As Elie Wiesel and others condemn ethnic cleansing in Bosnia, they refuse to acknowledge that Israel has done basically the same. Ted Koppel has falsely claimed that the Palestinians left voluntarily in 1948. Michael Lerner of the liberal Jewish magazine Tikkun has disavowed Jewish culpability in driving Palestinians from their homes. Early in Schindler's List, a Jew is shown pleading with Nazis, saying that their seizure of his property violates the Geneva Convention. But Israel violates the very same laws as it continues to confiscate Palestinian land. Steven Spielberg joined in a recent celebration for Israel on CBS.

Nineteen forty-eight resonates for Palestinians not just because it was a catastrophic event, but because the process of getting Palestinians off their land has never really stopped. Through out the fifties and sixties, present-day Arab Israeli citizens lived under suffocating military mandates.
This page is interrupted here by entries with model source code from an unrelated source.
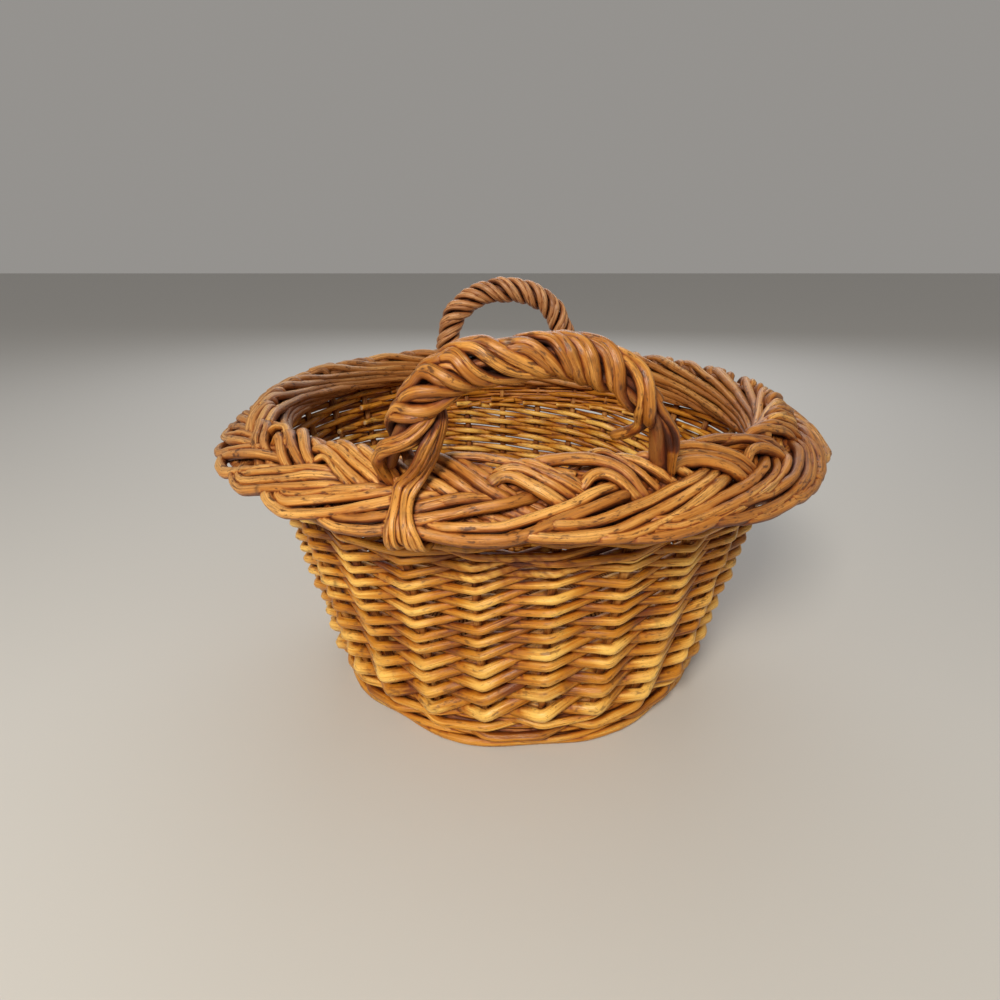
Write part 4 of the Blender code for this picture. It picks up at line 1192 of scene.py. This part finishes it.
        (outer if j % 2 else inner).rod(
            whole, (np.array((1.0, 1.0, 1.0, 0.88, 0.84)) if j == 23 else 1.0) * r / 1000, sides=16, step=0.0018,
            red=rng.uniform(0.0, 0.4), knots=0.06, lump=0.09, flat=0.10, ridge=0.035, tone=rng.uniform(0.3, 0.9),
        )
    # rods of the left foot, over the border and round its edge
    feet = (
        (2.2, ((-20.0, 2.0), (-19.6, -7.4), (-18.6, -17.4), (-17.4, -24.4)), ((-57.2, 184.5, 206.5), (-52.6, 189.5, 214.0), (-49.0, 191.4, 220.5), (-44.6, 188.4, 224.0))),
        (2.1, ((-18.9, 1.4), (-18.5, -8.0), (-17.7, -16.8), (-16.6, -23.4)), ((-54.4, 185.0, 206.6), (-49.6, 189.0, 214.5), (-45.6, 189.4, 221.5), (-42.0, 186.6, 227.0))),
        (2.0, ((-17.9, 0.8), (-17.6, -6.6), (-17.2, -14.6), (-16.0, -22.0)), ((-51.6, 184.4, 206.4), (-46.6, 187.8, 214.0), (-43.2, 187.4, 221.5), (-40.8, 184.8, 229.0))),
        (2.1, ((-17.1, -1.0), (-16.6, -9.4), (-16.3, -17.2), (-16.2, -23.8)), ((-49.2, 183.4, 205.8), (-44.6, 185.6, 213.5), (-41.8, 184.4, 221.0), (-39.8, 182.4, 230.0))),
        (2.0, ((-16.6, -4.0), (-15.8, -11.0), (-15.6, -18.4), (-15.5, -23.0)), ((-48.4, 182.4, 204.6), (-43.6, 183.8, 213.0), (-40.6, 182.8, 221.0), (-38.8, 181.4, 230.0))),
        (2.0, ((-15.7, -3.8), (-15.0, -13.0), (-14.9, -19.6), (-14.8, -23.4)), ((-46.4, 181.6, 204.6), (-42.0, 182.4, 212.5), (-39.6, 181.2, 220.0), (-37.8, 180.4, 229.0))),
    )
    for j, (r, laid, rope) in enumerate(feet):
        r *= 0.80
        gather = (0.70, 0.60, 0.78, 1.10)
        middle = [sum(f[1][i][0] for f in feet) / 6 for i in range(4)]
        apart = (0.0, 0.0, 0.35, 0.9)
        laid = [(m + (t - m) * g + (-a if j < 3 else a * 0.6), u) for (t, u), m, g, a in zip(laid, middle, gather, apart)]
        mid = [np.mean([f[2][i] for f in feet], 0) for i in range(4)]
        rope = [m + (np.array(q) - m) * g for q, m, g in zip(rope, mid, (0.62, 0.62, 0.75, 1.0))]
        lift = (7.4 + (j % 2), 7.2 + (j % 2), 6.4 + (j % 2), 4.0)
        t1, u1 = laid[-1]
        under = ((t1 + 0.2, u1 - 2.6, 0.4), (t1 + 0.5, u1 + 0.4, -5.0), (t1 + 0.8, u1 + 8.0, -8.6), (t1 + 1.2, u1 + 18.0, -9.2))
        rows = [(t, u, w) for (t, u), w in zip(laid, lift)] + list(under)
        low = on_border(0.0, [(math.radians(t), u, w) for t, u, w in rows])
        high = np.array(rope, float)[::-1] / 1000 * np.array((1.0, -1.0, 1.0))
        end, _ = wound(high[0], -1.0, 0.9, 0.0110, 0.0050, 0.9)
        whole = np.concatenate((end[::-1], high, low))
        whole = blurred(even(whole, 0.0010)[0], 2.4)
        n = len(whole)
        whole = whole + np.stack((drift(n, 20, 0.0003), drift(n, 20, 0.0003), drift(n, 20, 0.0003)), 1)
        # painted light along each foot rod: darker where it leaves the rope, lighter on its run over the border, and
        # painted shade where it tucks under the border's edge, on top of red-brown bark patches there
        (outer if j % 2 else inner).rod(
            whole, r / 1000, sides=10, step=0.0020, red=0.3, knots=0.09, lump=0.08, flat=0.08, ridge=0.05,
            tone=0.75, spots=(0.0, 0.0, 0.0, 0.0, 0.0, 0.0, 0.6, 1.2, 1.2),
            painted_light=(0.0, 0.0, 0.0, -0.4, 0.4, 0.9, 0.5, -0.3, -0.6),
        )


BACK_BEATS = [(-0.040 + 0.0158 * n, n) for n in range(20)]
near_handle()
handle(
    "back", math.pi + BACK_TURN, BACK_ARCH, BACK_BEATS, 3,
    (
        (-0.17, (0, 0.2), (0.0030, 0.0030), 0.0), (0.17, (0, 0.2), (0.0030, 0.0030), 0.0),
    ),
    (0.0, 0.02, 0.10, 0.19), (0.0006, 0.0010, 0.0012, 0.0006),
    0.0046, 0.0044, back_ends, 0.35,
)

# ------------------------------------------------------- build, then paint shade, highlights, stain and weathering
objects = [piece.build() for piece in Piece.made]
for piece, ob in zip(Piece.made, objects):
    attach(ob, "root")
    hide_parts(*piece.nodes)

all_v, all_f, shift = [], [], 0
for piece in Piece.made:
    all_v.append(piece.all_v)
    all_f.append(piece.all_quads + shift)
    shift += len(piece.all_v)
tree = BVHTree.FromPolygons(np.concatenate(all_v).tolist(), np.concatenate(all_f).tolist())
# painted shade: rays cast out from each vertex find other rods within REACH, and the nearer they are, the darker the
# vertex is painted
REACH = 0.0075
for piece in Piece.made:
    mesh = piece.object.data
    n = len(mesh.vertices)
    co = piece.all_v
    normal = np.empty(n * 3, np.float32)
    mesh.vertices.foreach_get("normal", normal)
    normal = normal.reshape(-1, 3).astype(float)
    helper = np.cross(normal, (0.31, 0.52, 0.79))
    helper /= np.maximum(np.linalg.norm(helper, axis=1, keepdims=True), 1e-9)
    other = np.cross(normal, helper)
    shade = np.zeros(n)
    rays = ((0.0, 0.0), (0.5, 0.6), (-0.6, 0.4), (0.1, -0.7))
    for a, b in rays:
        direction = normal + a * helper + b * other
        direction /= np.linalg.norm(direction, axis=1, keepdims=True)
        start = co + normal * 0.00025
        for i, (p, d) in enumerate(zip(start.tolist(), direction.tolist())):
            hit = tree.ray_cast(p, d, REACH)
            if hit[3] is not None:
                shade[i] += 1 - hit[3] / REACH
    shade /= len(rays)
    wear = piece.wear_and_shade_all
    shade *= 1.35
    if "_handle_wrap" in piece.name:        # painted shade in the grooves between the rods of a rope (weaker on the back handle), and painted highlight on the rods' crests
        middle = ROPE_MIDDLE[piece.name.split("_")[0]][::4]
        near = ((co[:, None, :] - middle[None]) ** 2).sum(2)
        close = near.argmin(1)
        out = co - middle[close]
        size_out = np.maximum(np.linalg.norm(out, axis=1), 1e-6)
        facing = (normal * out).sum(1) / size_out
        on_rope = np.clip((0.016 - size_out) / 0.003, 0, 1) * np.clip((co[:, 2] - 0.2060) / 0.0120, 0, 1)
        on_rope *= (close > 2) & (close < len(middle) - 3)
        groove_shade = np.clip((0.70 - facing) / 0.62, 0, 1) ** 1.1
        if piece.name.startswith("back"):
            groove_shade *= 0.6
        shade = np.maximum(shade, groove_shade * on_rope)
        # painted highlight where a rod faces out of the rope, painted shade on its sides, through the tone
        piece.info_all[:, 0] += 1.4 * np.clip(facing - 0.70, -0.5, 0.3) * on_rope
        mesh.attributes["info"].data.foreach_set("vector", piece.info_all.astype(np.float32).ravel())
    # old dark stain below the middle of the near rim
    turn = np.degrees(np.arctan2(co[:, 0], -co[:, 1]))
    stain = np.exp(-(((turn + 1.5) / 8.5) ** 2) - ((co[:, 2] - 0.152) / 0.013) ** 2)
    stain += 0.7 * np.exp(-(((turn + 11) / 4.0) ** 2) - ((co[:, 2] - 0.140) / 0.006) ** 2)
    patchy = np.sin(co[:, 0] * 610 + 1.7) * np.sin(co[:, 2] * 830 + 0.6) + 0.6 * np.sin(co[:, 0] * 1430 + co[:, 2] * 990)
    shade = shade + 0.75 * stain * np.clip(0.15 + 0.9 * patchy, 0, 1)
    # second value of the attribute: painted shade together with the stain
    wear[:, 1] = np.clip(shade, 0, 1)
    radius = np.hypot(co[:, 0], co[:, 1])
    if piece.slot == "willow_weave":        # paler on the inward faces of the far side: painted light where the light falls into the basket
        inward = -(normal[:, 0] * co[:, 0] + normal[:, 1] * co[:, 1]) / np.maximum(radius, 1e-6)
        piece.info_all[:, 0] += 0.55 * np.clip(inward, 0, 1) * np.clip((co[:, 1] - 0.04) / 0.06, 0, 1)
        mesh.attributes["info"].data.foreach_set("vector", piece.info_all.astype(np.float32).ravel())
    # painted shade on the border's faces turned from the plait's upper face and painted highlight on its crests, the
    # shade weaker on the far side; greyer on upward faces of the border's left and far sides, and on top
    if piece.slot == "willow_border":
        flat_r = (normal[:, 0] * co[:, 0] + normal[:, 1] * co[:, 1]) / np.maximum(radius, 1e-6)
        facing = flat_r * NORMAL[0] + normal[:, 2] * NORMAL[1]
        wear[:, 1] = np.maximum(wear[:, 1], 0.75 * np.clip((0.12 - facing) / 0.60, 0, 1))
        piece.info_all[:, 0] += 1.1 * np.clip(facing - 0.58, -0.45, 0.4)
        mesh.attributes["info"].data.foreach_set("vector", piece.info_all.astype(np.float32).ravel())
        far = np.clip((co[:, 1] + 0.10) / 0.16, 0, 1)
        left = np.clip((-co[:, 0] - 0.10) / 0.08, 0, 1)
        up = np.clip(normal[:, 2], 0, 1)
        wear[:, 1] *= 1 - 0.72 * far
        wear[:, 0] = np.clip(0.06 + 0.18 * far + 0.40 * left * np.maximum(up, 0.8 * far) + 0.10 * up, 0, 0.85)
    mesh.attributes["wear"].data.foreach_set("vector", wear.astype(np.float32).ravel())


# ---------------------------------------------------------- floor and lights
def plain(name, colour, rough):
    mat = bpy.data.materials.new(name)
    mat.use_nodes = True
    shader = mat.node_tree.nodes["Principled BSDF"]
    shader.inputs["Base Color"].default_value = (*colour, 1.0)
    shader.inputs["Roughness"].default_value = rough
    return mat


floor_mesh = bpy.data.meshes.new("floor")
size = 6.0
floor_mesh.from_pydata(
    [(-size, -size, -0.0002), (size, -size, -0.0002), (size, size, -0.0002), (-size, size, -0.0002)],
    [], [(0, 1, 2, 3)],
)
floor_mesh.materials.append(plain("floor_pale", (0.60, 0.59, 0.57), 0.8))
floor = bpy.data.objects.new("floor", floor_mesh)
bpy.context.scene.collection.objects.link(floor)

world = bpy.data.worlds.new("studio")
world.use_nodes = True
world.node_tree.nodes["Background"].inputs["Color"].default_value = (1.0, 0.96, 0.91, 1.0)
world.node_tree.nodes["Background"].inputs["Strength"].default_value = 0.30
bpy.context.scene.world = world
bpy.context.scene.view_settings.view_transform = "Standard"


def area(name, place, aim, size, power, colour):
    data = bpy.data.lights.new(name, "AREA")
    data.shape = "RECTANGLE"
    data.size, data.size_y = size
    data.energy = power
    data.color = colour
    ob = bpy.data.objects.new(name, data)
    ob.location = place
    ob.rotation_euler = (Vector(aim) - Vector(place)).to_track_quat("-Z", "Y").to_euler()
    bpy.context.scene.collection.objects.link(ob)
    return ob


area("key", (-0.36, -1.15, 0.99), (0, 0, 0.1), (0.40, 0.36), 18.8, (1.0, 0.93, 0.81))
area("fill", (1.1, -0.6, 0.7), (0, 0, 0.1), (0.9, 0.9), 0.2, (1.0, 0.95, 0.88))
area("back", (0.1, 1.3, 1.0), (0, 0, 0.15), (1.4, 0.7), 8.5, (0.95, 0.97, 1.0))

# ------------------------------------------------------------------ camera
camera_data = bpy.data.cameras.new("camera")
camera_data.sensor_width = 36.0
camera_data.lens = 23.04
camera_data.clip_start, camera_data.clip_end = 0.01, 50.0
camera = bpy.data.objects.new("camera", camera_data)
camera.location = (-0.0141, -0.4565, 0.3041)
camera.rotation_euler = (math.radians(90 - 22.2), 0.0, 0.0)
bpy.context.scene.collection.objects.link(camera)
bpy.context.scene.camera = camera
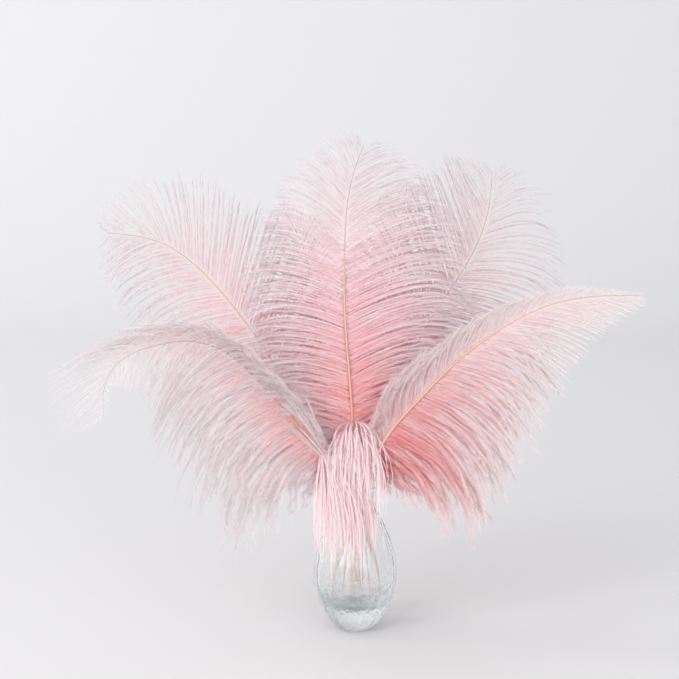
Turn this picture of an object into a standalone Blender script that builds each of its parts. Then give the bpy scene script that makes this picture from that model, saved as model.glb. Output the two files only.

Similarly, Palestinians in the West Bank and Gaza have contended with Israeli military occupation government schemes - permits, checkpoints, closures - pressure them into leaving. Another mass exodus from the West Bank took place in the 1967 war, and Israel continued expelling political leaders and others into the 1990's.

In 1989, after the massacre in Tiananmen Square, the Israeli Deputy Foreign Minister, said "Israel should have exploited the repression of the demonstrations in China, when the world attention focused on that country, to carry out mass expulsions among the Arabs of the territories." That Minister was Benjamin Netanyahu.

The threat of another mass expulsion is useful to Israel as many Palestinians are accepting a peace based on anything but equality under the Oslo accords -- better to be subservient but still have a stake in your home goes the reasoning. What is needed first is to get rid of the myths. What is needed is a Truth and Reconciliation Commission like South Africa's. Real peace can only come from facing the past.


Sam Husseini is Director of the Institute for Public Accuracy.